A federally funded program is teaching pregnancy options counselors how to steer pregnant women towards adoption rather than providing women with unbiased information about all of their options, according to "Out of Compliance? Implementing the Infant Adoption Awareness Act," by Cynthia Dailard, senior public policy analyst with The Alan Guttmacher Institute. The Infant Adoption Awareness Act (IAAA) was created to train health care providers to counsel women facing an unintended pregnancy about adoption "on an equal basis with all other courses of action included in nondirective counseling"-including keeping the baby or having an abortion. However, Dailard's investigation, which is based in part on an analysis conducted by the Evan B. Donaldson Adoption Institute of the training program curriculum, suggests that the trainings violate the IAAA by promoting adoption to the exclusion of all other alternatives.
Both the curriculum and the training program were developed with a $6.1 million federal grant. Interviews with more than 20 counselors in 15 states who have undergone the trainings suggest that the program has not maintained a neutral stance. Although some participants had a positive overall experience, many reported that they were trained to promote adoption and to discourage women from raising their child themselves or choosing abortion. Participants also raised significant concerns about the trainers' negative views of women facing unintended pregnancies, the overtly religious tenor of the discussion and possible violations of professional guidelines and medical ethics.
"The law was designed to ensure that women are aware of adoption and to support women in any option they choose," says Adam Pertman, executive director of the Evan B. Donaldson Adoption Institute. "But the curriculum being used appears to violate both the letter and the spirit of the law. Whether or not to choose adoption is a decision with lifelong implications, and counselors must help women to make this decision by providing accurate information about all their options and respecting their choices."

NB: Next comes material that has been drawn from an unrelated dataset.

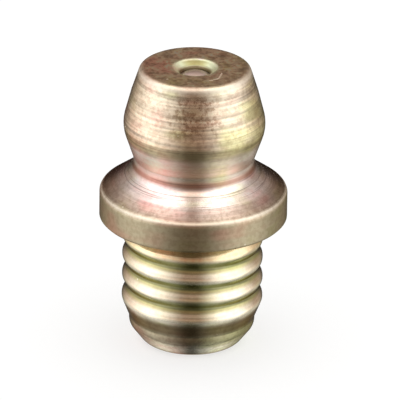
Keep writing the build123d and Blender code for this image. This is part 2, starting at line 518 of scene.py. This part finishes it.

"It is our hope," says Cynthia Dailard, "that the federal government will take into account the reports of program participants, and support only those training programs that comply with statutory requirements and treat adoption on par with the other options available to women facing an unintended pregnancy."
"Out of Compliance? Implementing the Infant Adoption Awareness Act" appears in the August 2004 issue of The Guttmacher Report on Public Policy.